┏━━

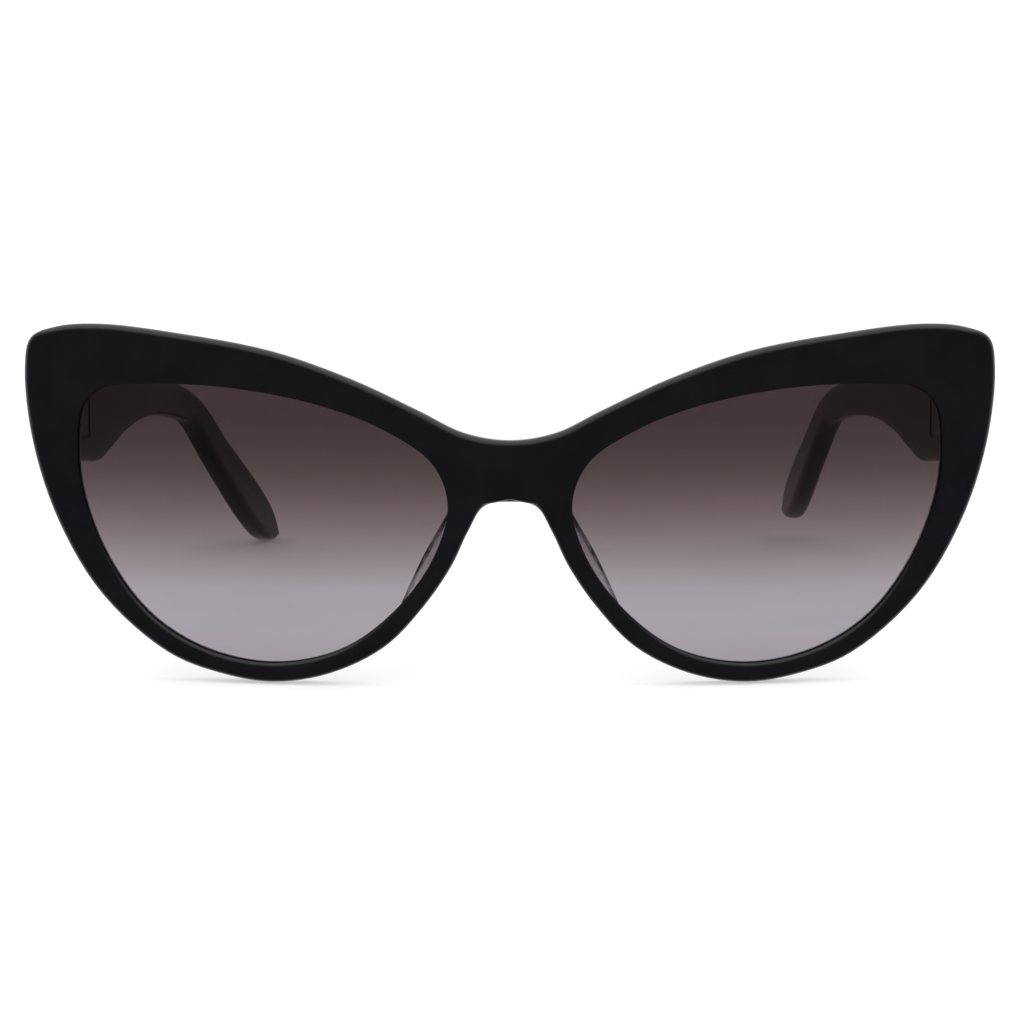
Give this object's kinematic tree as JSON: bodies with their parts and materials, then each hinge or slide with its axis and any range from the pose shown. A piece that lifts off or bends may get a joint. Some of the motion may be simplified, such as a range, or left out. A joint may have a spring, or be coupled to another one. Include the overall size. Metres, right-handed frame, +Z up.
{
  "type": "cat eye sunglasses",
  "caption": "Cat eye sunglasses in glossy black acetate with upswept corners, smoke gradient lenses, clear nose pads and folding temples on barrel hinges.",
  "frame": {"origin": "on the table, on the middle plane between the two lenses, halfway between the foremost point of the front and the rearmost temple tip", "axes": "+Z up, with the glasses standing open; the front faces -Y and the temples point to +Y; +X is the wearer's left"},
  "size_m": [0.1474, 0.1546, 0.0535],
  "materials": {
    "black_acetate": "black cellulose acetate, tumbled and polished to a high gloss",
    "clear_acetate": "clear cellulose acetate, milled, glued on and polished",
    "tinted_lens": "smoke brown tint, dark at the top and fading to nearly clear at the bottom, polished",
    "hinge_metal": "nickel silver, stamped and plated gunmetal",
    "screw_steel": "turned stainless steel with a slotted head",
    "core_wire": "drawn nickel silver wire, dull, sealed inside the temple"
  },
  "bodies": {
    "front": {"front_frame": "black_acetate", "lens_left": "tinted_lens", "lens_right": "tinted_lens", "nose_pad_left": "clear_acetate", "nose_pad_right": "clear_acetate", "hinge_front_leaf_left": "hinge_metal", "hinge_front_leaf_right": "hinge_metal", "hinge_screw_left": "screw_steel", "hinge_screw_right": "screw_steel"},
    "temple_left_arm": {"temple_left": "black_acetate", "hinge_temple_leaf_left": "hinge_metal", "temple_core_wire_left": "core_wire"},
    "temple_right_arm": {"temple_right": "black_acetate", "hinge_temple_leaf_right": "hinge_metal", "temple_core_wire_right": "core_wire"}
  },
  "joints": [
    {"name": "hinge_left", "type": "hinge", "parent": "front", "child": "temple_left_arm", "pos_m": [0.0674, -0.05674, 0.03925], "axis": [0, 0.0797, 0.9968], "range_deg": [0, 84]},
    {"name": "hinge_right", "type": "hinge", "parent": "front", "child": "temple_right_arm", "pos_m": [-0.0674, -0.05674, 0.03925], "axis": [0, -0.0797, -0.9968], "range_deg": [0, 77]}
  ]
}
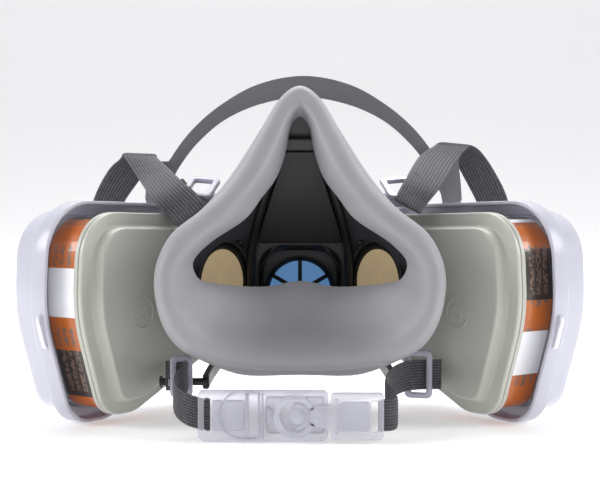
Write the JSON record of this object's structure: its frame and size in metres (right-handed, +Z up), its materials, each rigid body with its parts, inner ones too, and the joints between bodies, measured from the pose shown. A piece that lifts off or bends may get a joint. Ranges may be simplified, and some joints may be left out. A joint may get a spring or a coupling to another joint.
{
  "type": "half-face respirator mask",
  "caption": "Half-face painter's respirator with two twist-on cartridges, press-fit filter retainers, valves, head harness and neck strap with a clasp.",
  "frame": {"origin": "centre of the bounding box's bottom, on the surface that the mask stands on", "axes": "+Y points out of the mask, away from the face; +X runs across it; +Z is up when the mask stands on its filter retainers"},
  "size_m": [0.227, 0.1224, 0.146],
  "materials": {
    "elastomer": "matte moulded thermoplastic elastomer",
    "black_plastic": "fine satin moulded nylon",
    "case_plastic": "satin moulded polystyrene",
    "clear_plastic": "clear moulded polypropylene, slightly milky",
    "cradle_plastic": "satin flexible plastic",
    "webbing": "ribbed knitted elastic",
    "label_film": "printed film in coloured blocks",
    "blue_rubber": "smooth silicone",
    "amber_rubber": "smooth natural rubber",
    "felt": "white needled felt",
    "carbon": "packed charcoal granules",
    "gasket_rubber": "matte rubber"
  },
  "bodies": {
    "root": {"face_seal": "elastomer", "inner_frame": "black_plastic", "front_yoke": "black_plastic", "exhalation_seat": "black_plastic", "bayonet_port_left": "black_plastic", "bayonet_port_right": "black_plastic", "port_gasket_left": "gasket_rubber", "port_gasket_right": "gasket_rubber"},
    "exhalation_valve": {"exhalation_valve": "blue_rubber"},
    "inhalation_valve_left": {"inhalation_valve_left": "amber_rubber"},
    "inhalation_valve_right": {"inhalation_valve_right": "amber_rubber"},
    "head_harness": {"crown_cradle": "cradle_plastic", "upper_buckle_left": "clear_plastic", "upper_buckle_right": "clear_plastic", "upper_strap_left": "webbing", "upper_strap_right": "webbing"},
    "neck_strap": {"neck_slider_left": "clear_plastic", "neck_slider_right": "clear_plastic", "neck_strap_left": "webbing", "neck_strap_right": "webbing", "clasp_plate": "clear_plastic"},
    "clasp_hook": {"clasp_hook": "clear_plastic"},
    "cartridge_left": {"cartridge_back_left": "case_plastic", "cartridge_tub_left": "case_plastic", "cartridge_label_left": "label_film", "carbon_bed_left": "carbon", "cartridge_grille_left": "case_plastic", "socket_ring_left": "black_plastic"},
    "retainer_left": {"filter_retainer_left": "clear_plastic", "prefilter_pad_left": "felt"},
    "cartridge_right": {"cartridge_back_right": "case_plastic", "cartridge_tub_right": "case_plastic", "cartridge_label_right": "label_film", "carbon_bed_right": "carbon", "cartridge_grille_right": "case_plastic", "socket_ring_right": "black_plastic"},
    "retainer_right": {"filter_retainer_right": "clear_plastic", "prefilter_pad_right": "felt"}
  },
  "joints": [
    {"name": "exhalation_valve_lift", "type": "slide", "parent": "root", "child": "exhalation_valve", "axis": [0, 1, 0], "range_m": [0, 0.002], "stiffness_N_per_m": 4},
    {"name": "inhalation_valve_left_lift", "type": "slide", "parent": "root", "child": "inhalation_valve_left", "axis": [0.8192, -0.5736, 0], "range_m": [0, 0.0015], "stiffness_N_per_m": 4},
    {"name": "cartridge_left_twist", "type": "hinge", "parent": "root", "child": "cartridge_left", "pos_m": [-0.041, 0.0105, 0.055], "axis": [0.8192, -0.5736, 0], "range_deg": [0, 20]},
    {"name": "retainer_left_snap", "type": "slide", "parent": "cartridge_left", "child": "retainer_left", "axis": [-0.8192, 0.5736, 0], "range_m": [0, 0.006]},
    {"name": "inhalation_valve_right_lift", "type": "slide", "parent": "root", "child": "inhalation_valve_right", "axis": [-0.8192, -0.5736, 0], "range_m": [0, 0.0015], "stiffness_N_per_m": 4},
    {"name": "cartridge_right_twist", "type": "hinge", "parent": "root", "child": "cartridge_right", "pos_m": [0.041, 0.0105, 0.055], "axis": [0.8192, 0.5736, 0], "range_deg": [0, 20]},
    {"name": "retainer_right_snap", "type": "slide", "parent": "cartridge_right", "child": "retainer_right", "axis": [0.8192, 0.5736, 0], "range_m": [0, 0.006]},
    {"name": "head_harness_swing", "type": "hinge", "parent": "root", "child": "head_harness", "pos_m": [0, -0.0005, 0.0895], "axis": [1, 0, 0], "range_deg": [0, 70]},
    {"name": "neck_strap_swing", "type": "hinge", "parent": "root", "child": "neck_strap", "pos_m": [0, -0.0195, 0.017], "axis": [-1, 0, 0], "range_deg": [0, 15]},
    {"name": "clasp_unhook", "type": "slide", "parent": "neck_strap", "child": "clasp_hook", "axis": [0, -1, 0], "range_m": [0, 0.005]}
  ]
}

┗━━

| The request |
Copy out the whole listing exactly; please set it all down.

| Solution to this problem |
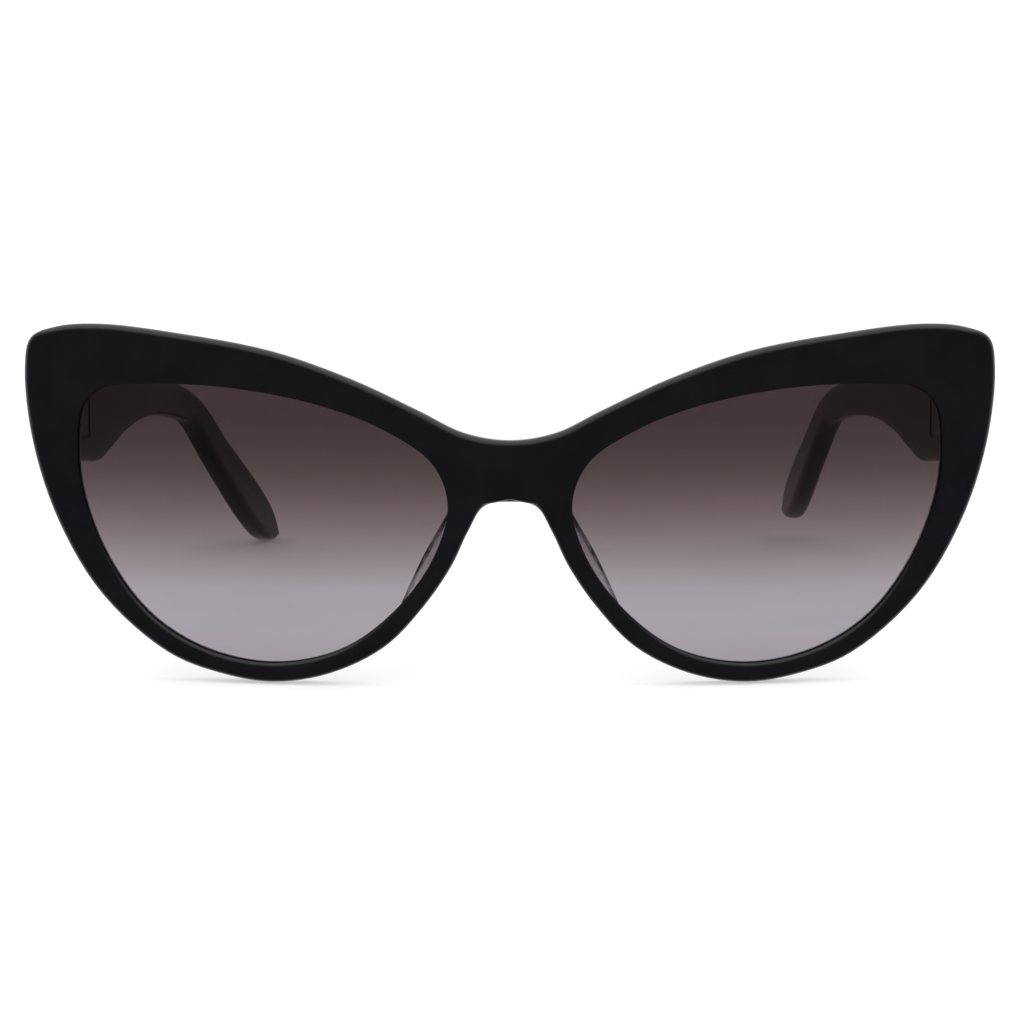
Give this object's kinematic tree as JSON: bodies with their parts and materials, then each hinge or slide with its axis and any range from the pose shown. A piece that lifts off or bends may get a joint. Some of the motion may be simplified, such as a range, or left out. A joint may have a spring, or be coupled to another one. Include the overall size. Metres, right-handed frame, +Z up.
{
  "type": "cat eye sunglasses",
  "caption": "Cat eye sunglasses in glossy black acetate with upswept corners, smoke gradient lenses, clear nose pads and folding temples on barrel hinges.",
  "frame": {"origin": "on the table, on the middle plane between the two lenses, halfway between the foremost point of the front and the rearmost temple tip", "axes": "+Z up, with the glasses standing open; the front faces -Y and the temples point to +Y; +X is the wearer's left"},
  "size_m": [0.1474, 0.1546, 0.0535],
  "materials": {
    "black_acetate": "black cellulose acetate, tumbled and polished to a high gloss",
    "clear_acetate": "clear cellulose acetate, milled, glued on and polished",
    "tinted_lens": "smoke brown tint, dark at the top and fading to nearly clear at the bottom, polished",
    "hinge_metal": "nickel silver, stamped and plated gunmetal",
    "screw_steel": "turned stainless steel with a slotted head",
    "core_wire": "drawn nickel silver wire, dull, sealed inside the temple"
  },
  "bodies": {
    "front": {"front_frame": "black_acetate", "lens_left": "tinted_lens", "lens_right": "tinted_lens", "nose_pad_left": "clear_acetate", "nose_pad_right": "clear_acetate", "hinge_front_leaf_left": "hinge_metal", "hinge_front_leaf_right": "hinge_metal", "hinge_screw_left": "screw_steel", "hinge_screw_right": "screw_steel"},
    "temple_left_arm": {"temple_left": "black_acetate", "hinge_temple_leaf_left": "hinge_metal", "temple_core_wire_left": "core_wire"},
    "temple_right_arm": {"temple_right": "black_acetate", "hinge_temple_leaf_right": "hinge_metal", "temple_core_wire_right": "core_wire"}
  },
  "joints": [
    {"name": "hinge_left", "type": "hinge", "parent": "front", "child": "temple_left_arm", "pos_m": [0.0674, -0.05674, 0.03925], "axis": [0, 0.0797, 0.9968], "range_deg": [0, 84]},
    {"name": "hinge_right", "type": "hinge", "parent": "front", "child": "temple_right_arm", "pos_m": [-0.0674, -0.05674, 0.03925], "axis": [0, -0.0797, -0.9968], "range_deg": [0, 77]}
  ]
}
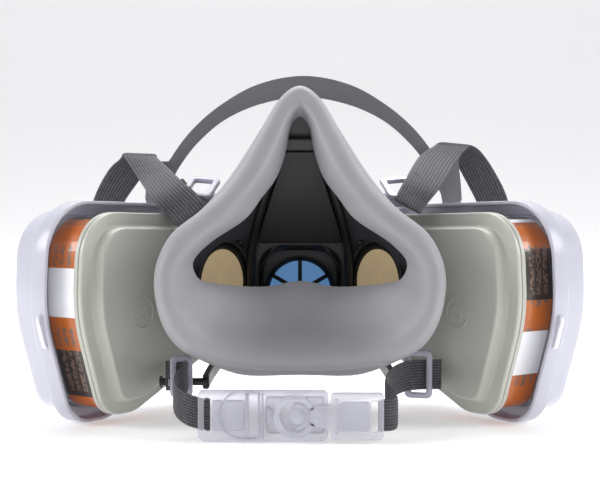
Write the JSON record of this object's structure: its frame and size in metres (right-handed, +Z up), its materials, each rigid body with its parts, inner ones too, and the joints between bodies, measured from the pose shown. A piece that lifts off or bends may get a joint. Ranges may be simplified, and some joints may be left out. A joint may get a spring or a coupling to another joint.
{
  "type": "half-face respirator mask",
  "caption": "Half-face painter's respirator with two twist-on cartridges, press-fit filter retainers, valves, head harness and neck strap with a clasp.",
  "frame": {"origin": "centre of the bounding box's bottom, on the surface that the mask stands on", "axes": "+Y points out of the mask, away from the face; +X runs across it; +Z is up when the mask stands on its filter retainers"},
  "size_m": [0.227, 0.1224, 0.146],
  "materials": {
    "elastomer": "matte moulded thermoplastic elastomer",
    "black_plastic": "fine satin moulded nylon",
    "case_plastic": "satin moulded polystyrene",
    "clear_plastic": "clear moulded polypropylene, slightly milky",
    "cradle_plastic": "satin flexible plastic",
    "webbing": "ribbed knitted elastic",
    "label_film": "printed film in coloured blocks",
    "blue_rubber": "smooth silicone",
    "amber_rubber": "smooth natural rubber",
    "felt": "white needled felt",
    "carbon": "packed charcoal granules",
    "gasket_rubber": "matte rubber"
  },
  "bodies": {
    "root": {"face_seal": "elastomer", "inner_frame": "black_plastic", "front_yoke": "black_plastic", "exhalation_seat": "black_plastic", "bayonet_port_left": "black_plastic", "bayonet_port_right": "black_plastic", "port_gasket_left": "gasket_rubber", "port_gasket_right": "gasket_rubber"},
    "exhalation_valve": {"exhalation_valve": "blue_rubber"},
    "inhalation_valve_left": {"inhalation_valve_left": "amber_rubber"},
    "inhalation_valve_right": {"inhalation_valve_right": "amber_rubber"},
    "head_harness": {"crown_cradle": "cradle_plastic", "upper_buckle_left": "clear_plastic", "upper_buckle_right": "clear_plastic", "upper_strap_left": "webbing", "upper_strap_right": "webbing"},
    "neck_strap": {"neck_slider_left": "clear_plastic", "neck_slider_right": "clear_plastic", "neck_strap_left": "webbing", "neck_strap_right": "webbing", "clasp_plate": "clear_plastic"},
    "clasp_hook": {"clasp_hook": "clear_plastic"},
    "cartridge_left": {"cartridge_back_left": "case_plastic", "cartridge_tub_left": "case_plastic", "cartridge_label_left": "label_film", "carbon_bed_left": "carbon", "cartridge_grille_left": "case_plastic", "socket_ring_left": "black_plastic"},
    "retainer_left": {"filter_retainer_left": "clear_plastic", "prefilter_pad_left": "felt"},
    "cartridge_right": {"cartridge_back_right": "case_plastic", "cartridge_tub_right": "case_plastic", "cartridge_label_right": "label_film", "carbon_bed_right": "carbon", "cartridge_grille_right": "case_plastic", "socket_ring_right": "black_plastic"},
    "retainer_right": {"filter_retainer_right": "clear_plastic", "prefilter_pad_right": "felt"}
  },
  "joints": [
    {"name": "exhalation_valve_lift", "type": "slide", "parent": "root", "child": "exhalation_valve", "axis": [0, 1, 0], "range_m": [0, 0.002], "stiffness_N_per_m": 4},
    {"name": "inhalation_valve_left_lift", "type": "slide", "parent": "root", "child": "inhalation_valve_left", "axis": [0.8192, -0.5736, 0], "range_m": [0, 0.0015], "stiffness_N_per_m": 4},
    {"name": "cartridge_left_twist", "type": "hinge", "parent": "root", "child": "cartridge_left", "pos_m": [-0.041, 0.0105, 0.055], "axis": [0.8192, -0.5736, 0], "range_deg": [0, 20]},
    {"name": "retainer_left_snap", "type": "slide", "parent": "cartridge_left", "child": "retainer_left", "axis": [-0.8192, 0.5736, 0], "range_m": [0, 0.006]},
    {"name": "inhalation_valve_right_lift", "type": "slide", "parent": "root", "child": "inhalation_valve_right", "axis": [-0.8192, -0.5736, 0], "range_m": [0, 0.0015], "stiffness_N_per_m": 4},
    {"name": "cartridge_right_twist", "type": "hinge", "parent": "root", "child": "cartridge_right", "pos_m": [0.041, 0.0105, 0.055], "axis": [0.8192, 0.5736, 0], "range_deg": [0, 20]},
    {"name": "retainer_right_snap", "type": "slide", "parent": "cartridge_right", "child": "retainer_right", "axis": [0.8192, 0.5736, 0], "range_m": [0, 0.006]},
    {"name": "head_harness_swing", "type": "hinge", "parent": "root", "child": "head_harness", "pos_m": [0, -0.0005, 0.0895], "axis": [1, 0, 0], "range_deg": [0, 70]},
    {"name": "neck_strap_swing", "type": "hinge", "parent": "root", "child": "neck_strap", "pos_m": [0, -0.0195, 0.017], "axis": [-1, 0, 0], "range_deg": [0, 15]},
    {"name": "clasp_unhook", "type": "slide", "parent": "neck_strap", "child": "clasp_hook", "axis": [0, -1, 0], "range_m": [0, 0.005]}
  ]
}